Problem statement
Your task is to repeat only the lines from the one with "hopper_lid();" through the one with "for corner in", exactly as they stand, both ends included.
-- START OF Data excerpt --
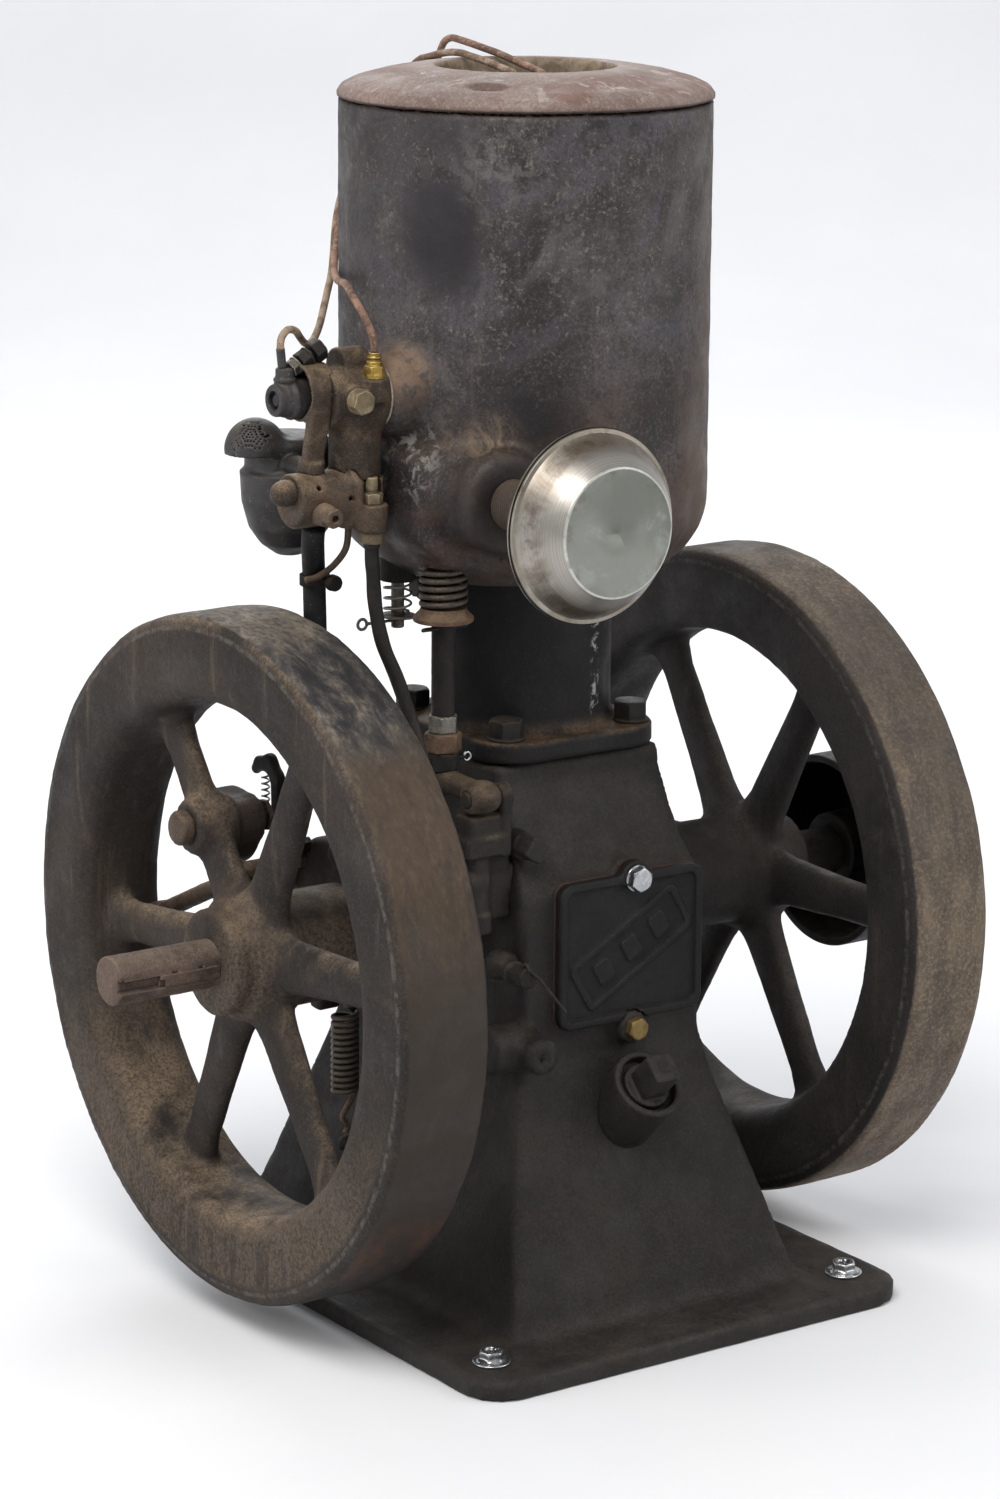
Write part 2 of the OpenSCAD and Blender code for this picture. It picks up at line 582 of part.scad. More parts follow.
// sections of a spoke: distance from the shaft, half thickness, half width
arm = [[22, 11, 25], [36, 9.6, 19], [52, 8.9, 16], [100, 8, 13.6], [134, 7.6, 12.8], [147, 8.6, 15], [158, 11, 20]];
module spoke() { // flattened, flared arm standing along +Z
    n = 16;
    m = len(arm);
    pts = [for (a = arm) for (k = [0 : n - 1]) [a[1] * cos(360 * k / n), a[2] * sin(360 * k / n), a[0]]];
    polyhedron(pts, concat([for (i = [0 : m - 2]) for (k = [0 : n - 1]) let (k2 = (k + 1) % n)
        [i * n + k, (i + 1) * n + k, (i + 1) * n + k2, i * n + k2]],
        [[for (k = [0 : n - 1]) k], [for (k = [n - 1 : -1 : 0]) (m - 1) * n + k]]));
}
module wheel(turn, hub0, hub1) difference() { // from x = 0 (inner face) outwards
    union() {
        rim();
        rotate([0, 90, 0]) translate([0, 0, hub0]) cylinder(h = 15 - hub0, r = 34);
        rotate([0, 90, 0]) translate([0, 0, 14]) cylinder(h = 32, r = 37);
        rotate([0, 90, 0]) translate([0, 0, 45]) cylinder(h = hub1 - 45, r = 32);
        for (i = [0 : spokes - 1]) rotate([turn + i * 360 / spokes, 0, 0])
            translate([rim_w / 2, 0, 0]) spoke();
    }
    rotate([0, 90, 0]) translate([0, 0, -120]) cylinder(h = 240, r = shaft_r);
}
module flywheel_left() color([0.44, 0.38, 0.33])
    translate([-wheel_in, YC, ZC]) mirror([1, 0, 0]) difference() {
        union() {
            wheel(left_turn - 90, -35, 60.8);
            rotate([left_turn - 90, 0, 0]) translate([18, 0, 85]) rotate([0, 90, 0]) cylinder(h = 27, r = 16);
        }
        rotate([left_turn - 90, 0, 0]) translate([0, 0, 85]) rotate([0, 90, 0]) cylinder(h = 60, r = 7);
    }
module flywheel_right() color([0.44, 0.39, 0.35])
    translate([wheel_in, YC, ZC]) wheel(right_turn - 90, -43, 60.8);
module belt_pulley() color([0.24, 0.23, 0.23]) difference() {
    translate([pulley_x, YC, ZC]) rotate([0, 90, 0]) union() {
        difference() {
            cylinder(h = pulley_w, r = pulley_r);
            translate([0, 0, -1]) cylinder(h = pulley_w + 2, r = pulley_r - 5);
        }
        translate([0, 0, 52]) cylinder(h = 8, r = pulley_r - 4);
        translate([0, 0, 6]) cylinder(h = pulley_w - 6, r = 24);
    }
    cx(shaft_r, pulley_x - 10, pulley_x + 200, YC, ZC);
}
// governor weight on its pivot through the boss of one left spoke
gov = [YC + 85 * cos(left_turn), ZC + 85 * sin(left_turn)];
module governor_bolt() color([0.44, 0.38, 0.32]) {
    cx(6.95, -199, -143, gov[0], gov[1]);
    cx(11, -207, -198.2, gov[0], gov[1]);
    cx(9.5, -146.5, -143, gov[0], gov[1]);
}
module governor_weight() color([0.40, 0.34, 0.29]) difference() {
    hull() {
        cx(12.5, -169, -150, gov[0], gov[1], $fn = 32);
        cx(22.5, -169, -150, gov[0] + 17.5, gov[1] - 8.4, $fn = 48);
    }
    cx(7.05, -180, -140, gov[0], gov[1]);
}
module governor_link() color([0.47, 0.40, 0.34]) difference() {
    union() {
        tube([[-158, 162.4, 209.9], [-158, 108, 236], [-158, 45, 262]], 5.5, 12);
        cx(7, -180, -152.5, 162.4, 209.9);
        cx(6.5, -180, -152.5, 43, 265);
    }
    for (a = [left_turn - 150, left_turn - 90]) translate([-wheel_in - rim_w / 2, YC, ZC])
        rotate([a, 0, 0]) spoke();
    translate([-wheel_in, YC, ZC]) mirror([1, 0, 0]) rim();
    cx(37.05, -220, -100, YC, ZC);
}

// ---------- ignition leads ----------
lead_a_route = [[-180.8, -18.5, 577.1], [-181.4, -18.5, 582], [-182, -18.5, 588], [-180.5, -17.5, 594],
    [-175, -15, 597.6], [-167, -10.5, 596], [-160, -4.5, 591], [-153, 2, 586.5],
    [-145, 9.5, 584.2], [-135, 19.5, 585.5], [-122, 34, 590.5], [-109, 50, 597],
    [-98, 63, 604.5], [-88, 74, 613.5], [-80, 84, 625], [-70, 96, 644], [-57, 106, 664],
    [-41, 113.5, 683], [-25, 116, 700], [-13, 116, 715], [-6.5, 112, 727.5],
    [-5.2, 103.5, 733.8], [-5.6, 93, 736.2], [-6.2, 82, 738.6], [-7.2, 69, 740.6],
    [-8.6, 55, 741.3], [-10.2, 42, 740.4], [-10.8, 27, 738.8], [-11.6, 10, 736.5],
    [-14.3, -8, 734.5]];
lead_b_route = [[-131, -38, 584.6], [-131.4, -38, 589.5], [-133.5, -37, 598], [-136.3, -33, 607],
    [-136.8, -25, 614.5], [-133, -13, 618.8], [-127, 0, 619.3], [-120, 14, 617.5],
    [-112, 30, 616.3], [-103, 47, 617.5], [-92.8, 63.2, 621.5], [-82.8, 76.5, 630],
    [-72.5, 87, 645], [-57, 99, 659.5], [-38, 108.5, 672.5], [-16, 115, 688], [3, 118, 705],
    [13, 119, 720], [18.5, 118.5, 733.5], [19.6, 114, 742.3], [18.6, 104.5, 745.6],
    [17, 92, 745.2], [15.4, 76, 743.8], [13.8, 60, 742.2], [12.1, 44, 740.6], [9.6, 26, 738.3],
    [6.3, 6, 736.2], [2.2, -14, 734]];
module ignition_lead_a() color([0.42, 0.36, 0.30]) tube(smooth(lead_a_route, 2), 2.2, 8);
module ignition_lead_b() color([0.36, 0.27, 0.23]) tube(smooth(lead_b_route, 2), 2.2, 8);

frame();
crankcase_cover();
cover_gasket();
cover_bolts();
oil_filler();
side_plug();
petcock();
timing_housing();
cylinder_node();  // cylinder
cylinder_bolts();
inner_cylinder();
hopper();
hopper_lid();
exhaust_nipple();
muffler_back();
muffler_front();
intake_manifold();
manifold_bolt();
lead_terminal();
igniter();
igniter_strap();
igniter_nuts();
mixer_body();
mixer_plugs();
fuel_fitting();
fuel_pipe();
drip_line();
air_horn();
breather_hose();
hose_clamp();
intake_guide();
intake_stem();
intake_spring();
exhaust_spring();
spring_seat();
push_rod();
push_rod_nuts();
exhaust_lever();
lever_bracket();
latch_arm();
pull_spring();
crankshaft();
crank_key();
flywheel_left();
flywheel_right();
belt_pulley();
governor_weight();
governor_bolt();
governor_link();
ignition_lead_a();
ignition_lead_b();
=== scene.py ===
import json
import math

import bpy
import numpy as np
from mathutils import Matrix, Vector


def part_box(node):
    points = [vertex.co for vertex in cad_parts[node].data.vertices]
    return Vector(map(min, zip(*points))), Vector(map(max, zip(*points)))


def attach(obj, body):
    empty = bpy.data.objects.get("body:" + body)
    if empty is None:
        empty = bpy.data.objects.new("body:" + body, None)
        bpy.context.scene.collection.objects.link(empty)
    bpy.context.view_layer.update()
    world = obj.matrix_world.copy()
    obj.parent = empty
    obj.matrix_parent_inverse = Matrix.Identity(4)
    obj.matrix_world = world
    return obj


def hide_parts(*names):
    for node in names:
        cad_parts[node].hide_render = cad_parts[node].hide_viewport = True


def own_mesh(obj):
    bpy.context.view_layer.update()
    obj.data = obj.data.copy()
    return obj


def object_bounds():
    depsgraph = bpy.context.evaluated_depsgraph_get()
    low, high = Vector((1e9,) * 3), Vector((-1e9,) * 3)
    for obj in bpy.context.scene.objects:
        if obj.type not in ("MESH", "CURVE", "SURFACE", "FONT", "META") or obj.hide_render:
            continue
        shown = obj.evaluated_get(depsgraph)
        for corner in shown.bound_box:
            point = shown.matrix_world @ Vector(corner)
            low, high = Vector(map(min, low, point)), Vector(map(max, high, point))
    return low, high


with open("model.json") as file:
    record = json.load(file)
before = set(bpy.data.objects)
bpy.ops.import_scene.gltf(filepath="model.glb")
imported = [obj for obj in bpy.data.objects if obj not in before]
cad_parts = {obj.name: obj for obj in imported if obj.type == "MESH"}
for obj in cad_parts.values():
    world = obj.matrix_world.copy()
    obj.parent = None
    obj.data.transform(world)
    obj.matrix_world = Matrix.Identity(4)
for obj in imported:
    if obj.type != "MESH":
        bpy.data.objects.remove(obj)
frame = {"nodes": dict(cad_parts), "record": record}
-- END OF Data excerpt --
The solution
hopper_lid();
exhaust_nipple();
muffler_back();
muffler_front();
intake_manifold();
manifold_bolt();
lead_terminal();
igniter();
igniter_strap();
igniter_nuts();
mixer_body();
mixer_plugs();
fuel_fitting();
fuel_pipe();
drip_line();
air_horn();
breather_hose();
hose_clamp();
intake_guide();
intake_stem();
intake_spring();
exhaust_spring();
spring_seat();
push_rod();
push_rod_nuts();
exhaust_lever();
lever_bracket();
latch_arm();
pull_spring();
crankshaft();
crank_key();
flywheel_left();
flywheel_right();
belt_pulley();
governor_weight();
governor_bolt();
governor_link();
ignition_lead_a();
ignition_lead_b();
=== scene.py ===
import json
import math

import bpy
import numpy as np
from mathutils import Matrix, Vector


def part_box(node):
    points = [vertex.co for vertex in cad_parts[node].data.vertices]
    return Vector(map(min, zip(*points))), Vector(map(max, zip(*points)))


def attach(obj, body):
    empty = bpy.data.objects.get("body:" + body)
    if empty is None:
        empty = bpy.data.objects.new("body:" + body, None)
        bpy.context.scene.collection.objects.link(empty)
    bpy.context.view_layer.update()
    world = obj.matrix_world.copy()
    obj.parent = empty
    obj.matrix_parent_inverse = Matrix.Identity(4)
    obj.matrix_world = world
    return obj


def hide_parts(*names):
    for node in names:
        cad_parts[node].hide_render = cad_parts[node].hide_viewport = True


def own_mesh(obj):
    bpy.context.view_layer.update()
    obj.data = obj.data.copy()
    return obj


def object_bounds():
    depsgraph = bpy.context.evaluated_depsgraph_get()
    low, high = Vector((1e9,) * 3), Vector((-1e9,) * 3)
    for obj in bpy.context.scene.objects:
        if obj.type not in ("MESH", "CURVE", "SURFACE", "FONT", "META") or obj.hide_render:
            continue
        shown = obj.evaluated_get(depsgraph)
        for corner in shown.bound_box:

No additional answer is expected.